§ **YOUR TASK**: Pull out of the data below the stretch of lines bounded by the one containing "for item in" and the one containing "obj.data.transform(world)", both bounds included, unchanged.
--- DATA ROWS ---
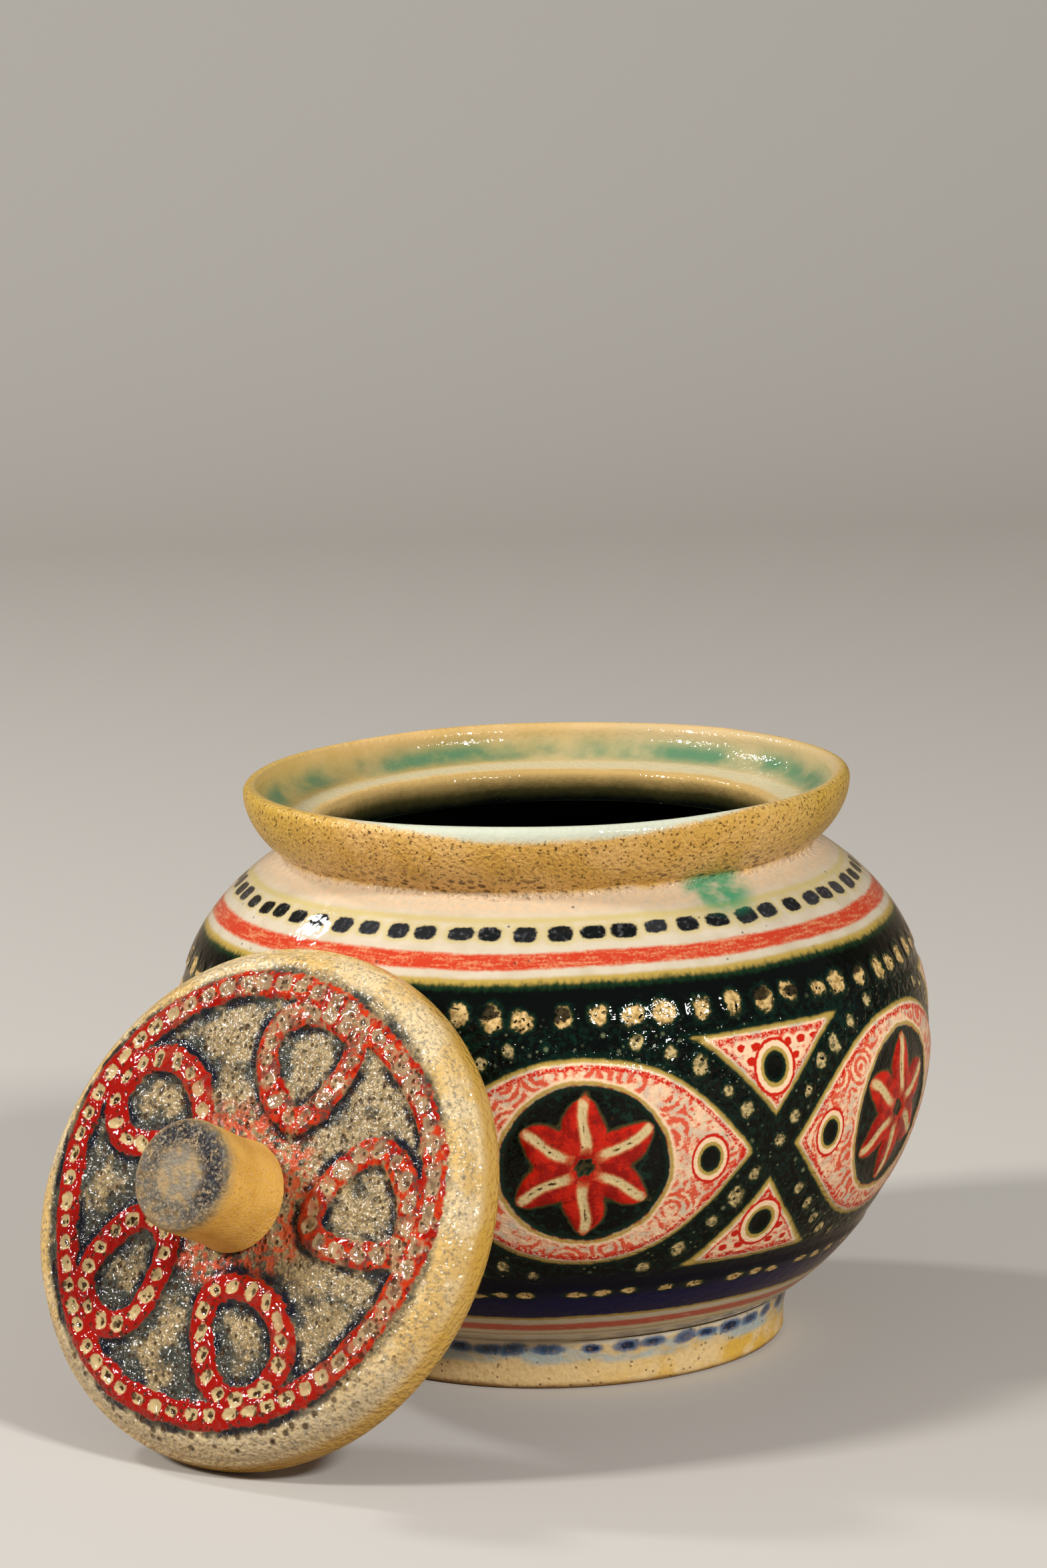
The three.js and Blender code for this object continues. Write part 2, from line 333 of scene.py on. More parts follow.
class Paint:
    """One material's node tree, and the colour that is painted so far"""

    def __init__(self, name, specular=0.2):
        self.material = bpy.data.materials.new(name)
        self.material.use_nodes = True
        self.tree = self.material.node_tree
        self.shader = self.tree.nodes["Principled BSDF"]
        self.shader.inputs["Specular IOR Level"].default_value = specular
        self.shader.inputs["IOR"].default_value = 1.5
        self.place = self.value("Attribute", "Vector", {}, attribute_name="turned_place")
        self.x, self.y, self.z = [self.value("SeparateXYZ", axis, {0: self.place}) for axis in range(3)]
        self.radius = self.math("SQRT", self.x * self.x + self.y * self.y)
        self.base = None

    def value(self, kind, output, given, **settings):
        """A new node's output, with what is given to its inputs: values, numbers or colours"""
        node = self.tree.nodes.new("ShaderNode" + kind)
        for setting, choice in settings.items():
            setattr(node, setting, choice)
        for name, entry in given.items():
            if isinstance(entry, Value):
                self.tree.links.new(entry.socket, node.inputs[name])
            else:
                node.inputs[name].default_value = entry
        return Value(self, node.outputs[output])

    def math(self, operation, *values):
        return self.value("Math", 0, dict(enumerate(values)), operation=operation)

    def field(self, name):
        return self.value("Attribute", "Fac", {}, attribute_name=name)

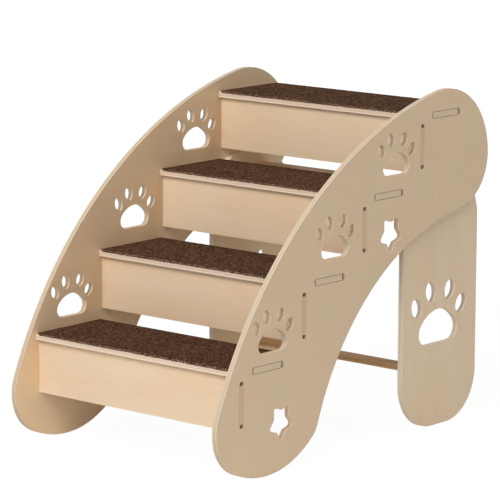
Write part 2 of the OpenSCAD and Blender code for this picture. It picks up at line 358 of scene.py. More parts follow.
def wood_relief(tree, shader, fibres, fleck, glue, is_face):
    """Fibres stand up a little on a face, and flecks and glue lines sink."""
    rough = add_node(tree, "ShaderNodeMapRange",
                     {"Value": fibres, "From Min": 0.3, "From Max": 0.7, "To Min": ROUGHNESS[0],
                      "To Max": ROUGHNESS[1]})
    tree.links.new(rough.outputs["Result"], shader.inputs["Roughness"])
    shader.inputs["Specular IOR Level"].default_value = SHINE
    edge_height = times(tree, minus(tree, 1.0, is_face), times(tree, glue, -GLUE_DEPTH))
    face_height = times(tree, minus(tree, fibres, times(tree, fleck, FLECK_DEPTH)), is_face)
    height = math_node(tree, "ADD", face_height, edge_height)
    bump = add_node(tree, "ShaderNodeBump", {"Strength": 0.5, "Distance": RELIEF, "Height": height})
    tree.links.new(bump.outputs["Normal"], shader.inputs["Normal"])


print("the wood's relief is", RELIEF / MM, "mm deep")

# %% [markdown]
# ### One plywood for every board
# The six woods differ in their colours, in the run of their grain and in what is cut into them, and not in
# how they are built. So one function makes them all, and each board says only what is its own. The narrow
# bands where a face turns into an edge get a little darker.

# %% Face, edge, slots and rims together
FACE_FROM = (0.6, 0.8)
EDGE_BAND_FROM = (0.2, 0.45)
EDGE_BAND_TO = (0.97, 0.75)
EDGE_BAND_SHARE, EDGE_BAND_BROWN = 0.25, "#a5835a"
# Painted shadow, with some dust, for the line round each tenon
SLOT_SHADOW_AND_DUST = "#67503a"
# Paler veneers for the walls of the cut-outs: painted light for the light that reaches into the holes
LIT_WALL_PALE, LIT_WALL_CORE = "#f3dec2", "#e9d3b3"
END_GLUE_SHARE = 0.6


def plywood(name, board, lengthwise, colours, turn=0.0, slots=(), end=None, inner_painted_light=None, streaky=1.0,
            blotch=(260.0, 70.0), cutouts=()):
    """colours are the dark and light of a face, then the pale and core veneer of an edge.
    end is the colour of the tenons' ends, where they show in a side panel's face.
    The inner colours are those of the face that looks into the stairs, painted warmer and lighter as
    painted bounce light.
    The walls of cutouts are painted paler, as painted light."""
    material, tree, shader = new_material(name)
    vector, place, normal = millimetres(tree)
    dark, light, pale, core = (linear(c) for c in colours)
    inner_shade = None
    if inner_painted_light:
        # The inner face's colours are painted warmer and lighter, as painted bounce light
        looks_in = math_node(tree, "LESS_THAN", times(tree, normal[0], place[0]), 0.0)
        dark = mix_colour(tree, looks_in, dark, linear(inner_painted_light[0]))
        light = mix_colour(tree, looks_in, light, linear(inner_painted_light[1]))
        # Painted shade, darker above the foot of the faces that look into the stairs
        inner_shade = times(tree, looks_in, smooth_range(tree, place[2], *INNER_DARKENS))
    noises = birch_noises(tree, vector, lengthwise, turn, blotch)
    face = birch_face(tree, noises, dark, light, streaky, inner_shade)

    # Painted light: the walls of the cut-outs are made paler
    if cutouts:
        painted_lit_walls = in_circles(tree, place, cutouts)
        pale = mix_colour(tree, painted_lit_walls, pale, linear(LIT_WALL_PALE))
        core = mix_colour(tree, painted_lit_walls, core, linear(LIT_WALL_CORE))
    edge, glue = cut_edge(tree, vector, place, board, pale, core)
    if end:
        tip = stained(tree, glue, END_GLUE_SHARE, linear(end), GLUE_BROWN)
        edge = mix_colour(tree, smooth_range(tree, absolute(tree, normal[0]), *FACE_FROM), edge, tip)

    facing = absolute(tree, normal[board["axis"]])
    is_face = smooth_range(tree, facing, *FACE_FROM)
    colour = mix_colour(tree, is_face, edge, face)
    # Painted shadow lines round the tenons
    for slot in slots:
        line = times(tree, slot_shadow_line(tree, place, slot), is_face)
        colour = mix_colour(tree, line, colour, linear(SLOT_SHADOW_AND_DUST))
    # A little darker in the narrow band where a face turns into an edge
    edge_band = times(tree, smooth_range(tree, facing, *EDGE_BAND_FROM), smooth_range(tree, facing, *EDGE_BAND_TO))
    colour = stained(tree, edge_band, EDGE_BAND_SHARE, colour, EDGE_BAND_BROWN)
    tree.links.new(colour, shader.inputs["Base Color"])
    _, _, fibres, fleck = noises
    wood_relief(tree, shader, fibres, fleck, glue, is_face)
    return material


# %% How each board lies
RISER_T = 8.0
RISER_H = 83.6
NOSING = 5.8
RISER_Y = NOSING - MID_Y
UPPER_BAR_Z = 368.8
LOWER_BAR_Z = 77.7
PANEL = {"axis": 0, "mirrored": True, "start": HALF_IN, "thickness": PLY_T}
LEG = {"axis": 0, "mirrored": True, "start": HALF_IN - PLY_T, "thickness": PLY_T}
TREAD = {"axis": 2, "start": FIRST_TREAD_Z - PLY_T, "pitch": STEP_RISE, "thickness": PLY_T}
RISER = {"axis": 1, "start": RISER_Y, "pitch": STEP_RUN, "thickness": RISER_T}
UPPER_BAR = {"axis": 2, "start": UPPER_BAR_Z, "thickness": PLY_T}
LOWER_BAR = {"axis": 2, "start": LOWER_BAR_Z, "thickness": PLY_T}
print("risers start", round(RISER_Y, 1), "mm from the middle and repeat every", STEP_RUN, "mm")

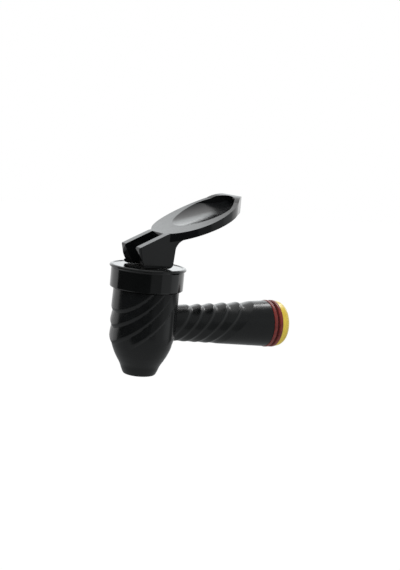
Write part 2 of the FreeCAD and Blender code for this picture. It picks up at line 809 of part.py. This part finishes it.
pieces = {
    "tap_body": make_tap_body(),
    "bonnet_cap": make_cap(),
    "slip_washer": make_slip_washer(),
    "valve_stem": make_stem(),
    "pivot_pin": make_pin(),
    "closing_spring": make_spring(),
    "seat_cup": make_seat_cup(),
    "lever": make_lever(),
    "outer_washer": make_washer("outer_washer", "Dim.reach - Dim.washer_thickness"),
    "inner_washer": make_washer("inner_washer", "Dim.reach + Dim.tank_gap"),
    "back_nut": make_nut(),
}
swivelled = ("slip_washer", "valve_stem", "pivot_pin", "lever")
for name, piece in pieces.items():
    piece.Label = name
    place(piece, name in swivelled, "Dim.pivot_level" if name == "pivot_pin" else "0")
document.recompute()

for item in document.Objects:
    if "Invalid" in item.State or "Error" in item.State:
        raise RuntimeError("%s could not be made" % item.Name)
for name, piece in pieces.items():
    if piece.Shape.isNull() or not piece.Shape.isValid():
        raise RuntimeError("%s has no valid shape" % name)
    if len(piece.Shape.Solids) != 1:
        raise RuntimeError("%s is not one solid" % name)

os.makedirs("parts", exist_ok=True)
for name, piece in pieces.items():
    piece.Shape.exportStep("parts/%s.step" % name)
    print("%-15s %9.1f mm3" % (name, piece.Shape.Volume))
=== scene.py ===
import math

import bmesh
import bpy
from mathutils import Matrix, Vector


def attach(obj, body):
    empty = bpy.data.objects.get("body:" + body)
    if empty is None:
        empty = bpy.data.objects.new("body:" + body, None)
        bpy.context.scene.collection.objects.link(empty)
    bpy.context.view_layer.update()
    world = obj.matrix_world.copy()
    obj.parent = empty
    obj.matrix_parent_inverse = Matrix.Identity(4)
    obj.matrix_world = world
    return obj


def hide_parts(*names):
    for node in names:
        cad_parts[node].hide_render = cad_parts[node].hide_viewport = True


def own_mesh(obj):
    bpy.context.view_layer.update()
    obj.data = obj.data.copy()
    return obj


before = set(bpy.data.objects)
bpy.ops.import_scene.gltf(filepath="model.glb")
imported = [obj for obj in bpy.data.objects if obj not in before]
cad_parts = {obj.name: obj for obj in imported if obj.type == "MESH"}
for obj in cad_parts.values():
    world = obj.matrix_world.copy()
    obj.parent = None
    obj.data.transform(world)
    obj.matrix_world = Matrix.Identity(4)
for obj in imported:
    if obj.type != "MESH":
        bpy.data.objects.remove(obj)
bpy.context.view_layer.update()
MM = 0.001
BARREL = Vector((0, -66.7 * MM, 0))

# Camera: beside the tap, a little in front of it and above it, as fitted to the photograph
AZIMUTH = math.radians(63.42)
ELEVATION = math.radians(8.37)
ROLL = math.radians(5.464)
DISTANCE = 459.6 * MM
SHIFT_RIGHT = 24.81 * MM
SHIFT_UP = 20.16 * MM
FOCAL_PIXELS = 980.1
PHOTO_HEIGHT = 570
SENSOR = 36.0
NEAREST, FARTHEST = 0.01, 50

RIGHT = Vector((math.cos(AZIMUTH), math.sin(AZIMUTH), 0))
AHEAD = Vector((-math.sin(AZIMUTH) * math.cos(ELEVATION),
                math.cos(AZIMUTH) * math.cos(ELEVATION), -math.sin(ELEVATION)))
UP = RIGHT.cross(AHEAD)


def add_object(name, data):
    thing = bpy.data.objects.new(name, data)
    bpy.context.scene.collection.objects.link(thing)
    return thing


def make_camera():
    data = bpy.data.cameras.new("camera")
    data.sensor_width = SENSOR
    data.lens = FOCAL_PIXELS / PHOTO_HEIGHT * SENSOR
    data.clip_start = NEAREST
    data.clip_end = FARTHEST
    camera = add_object("camera", data)
    across = math.cos(ROLL) * RIGHT + math.sin(ROLL) * UP
    upward = math.cos(ROLL) * UP - math.sin(ROLL) * RIGHT
    place = BARREL + SHIFT_RIGHT * RIGHT + SHIFT_UP * UP - DISTANCE * AHEAD
    camera.matrix_world = Matrix((
        (across.x, upward.x, -AHEAD.x, place.x),
        (across.y, upward.y, -AHEAD.y, place.y),
        (across.z, upward.z, -AHEAD.z, place.z),
        (0, 0, 0, 1)))
    bpy.context.scene.camera = camera


# Materials, with the scales of their noise in cycles per metre
NOISE_RANGE = (0.3, 0.7)
COLOR_DRIFT = 120
GLOSS_DRIFT = 260
GLOSS_SPREAD = (0.8, 1.25)
FLOW_RIPPLE = 160
RIPPLE_HEIGHT = 0.2 * MM
FINE_GRAIN = 5200
GRAIN_HEIGHT = 0.03 * MM
STEEL_COLOR = (0.6, 0.6, 0.58, 1)
STEEL_DRIFT = 900
STEEL_ROUGHNESS = (0.2, 0.35)
RUBBER_DRIFT = 420
RUBBER_ROUGHNESS = 0.45
RUBBER_SHEEN = 0.1
RUBBER_SKIN = 2600
SKIN_STRENGTH = 0.25
SKIN_HEIGHT = 0.05 * MM


def new_material(name):
    material = bpy.data.materials.new(name)
    material.use_nodes = True
    nodes = material.node_tree.nodes
    return material, nodes, material.node_tree.links, nodes["Principled BSDF"]


def noise(nodes, links, scale, detail=4.0):
    """Noise in the row's own frame."""
    place = nodes.new("ShaderNodeTexCoord")
    texture = nodes.new("ShaderNodeTexNoise")
    texture.inputs["Scale"].default_value = scale
    texture.inputs["Detail"].default_value = detail
    links.new(place.outputs["Object"], texture.inputs["Vector"])
    return texture.outputs["Fac"]


def spread(nodes, links, value, low, high):
    """A noise value spread between two levels."""
    node = nodes.new("ShaderNodeMapRange")
    node.inputs["From Min"].default_value = NOISE_RANGE[0]
    node.inputs["From Max"].default_value = NOISE_RANGE[1]
    node.inputs["To Min"].default_value = low
    node.inputs["To Max"].default_value = high
    links.new(value, node.inputs["Value"])
    return node.outputs["Result"]


def drift_color(nodes, links, shader, color, darker, scale):
    """A base colour that drifts slowly between two."""
    drift = nodes.new("ShaderNodeMix")
    drift.data_type = "RGBA"
    drift.inputs["A"].default_value = (*darker, 1)
    drift.inputs["B"].default_value = (*color, 1)
    links.new(spread(nodes, links, noise(nodes, links, scale), 0, 1), drift.inputs["Factor"])
    links.new(drift.outputs["Result"], shader.inputs["Base Color"])


def add_bump(nodes, links, height, strength, distance):
    bump = nodes.new("ShaderNodeBump")
    bump.inputs["Strength"].default_value = strength
    bump.inputs["Distance"].default_value = distance
    links.new(height, bump.inputs["Height"])
    return bump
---
§ **WRITTEN REPLY**:
for item in document.Objects:
    if "Invalid" in item.State or "Error" in item.State:
        raise RuntimeError("%s could not be made" % item.Name)
for name, piece in pieces.items():
    if piece.Shape.isNull() or not piece.Shape.isValid():
        raise RuntimeError("%s has no valid shape" % name)
    if len(piece.Shape.Solids) != 1:
        raise RuntimeError("%s is not one solid" % name)

os.makedirs("parts", exist_ok=True)
for name, piece in pieces.items():
    piece.Shape.exportStep("parts/%s.step" % name)
    print("%-15s %9.1f mm3" % (name, piece.Shape.Volume))
=== scene.py ===
import math

import bmesh
import bpy
from mathutils import Matrix, Vector


def attach(obj, body):
    empty = bpy.data.objects.get("body:" + body)
    if empty is None:
        empty = bpy.data.objects.new("body:" + body, None)
        bpy.context.scene.collection.objects.link(empty)
    bpy.context.view_layer.update()
    world = obj.matrix_world.copy()
    obj.parent = empty
    obj.matrix_parent_inverse = Matrix.Identity(4)
    obj.matrix_world = world
    return obj


def hide_parts(*names):
    for node in names:
        cad_parts[node].hide_render = cad_parts[node].hide_viewport = True


def own_mesh(obj):
    bpy.context.view_layer.update()
    obj.data = obj.data.copy()
    return obj


before = set(bpy.data.objects)
bpy.ops.import_scene.gltf(filepath="model.glb")
imported = [obj for obj in bpy.data.objects if obj not in before]
cad_parts = {obj.name: obj for obj in imported if obj.type == "MESH"}
for obj in cad_parts.values():
    world = obj.matrix_world.copy()
    obj.parent = None
    obj.data.transform(world)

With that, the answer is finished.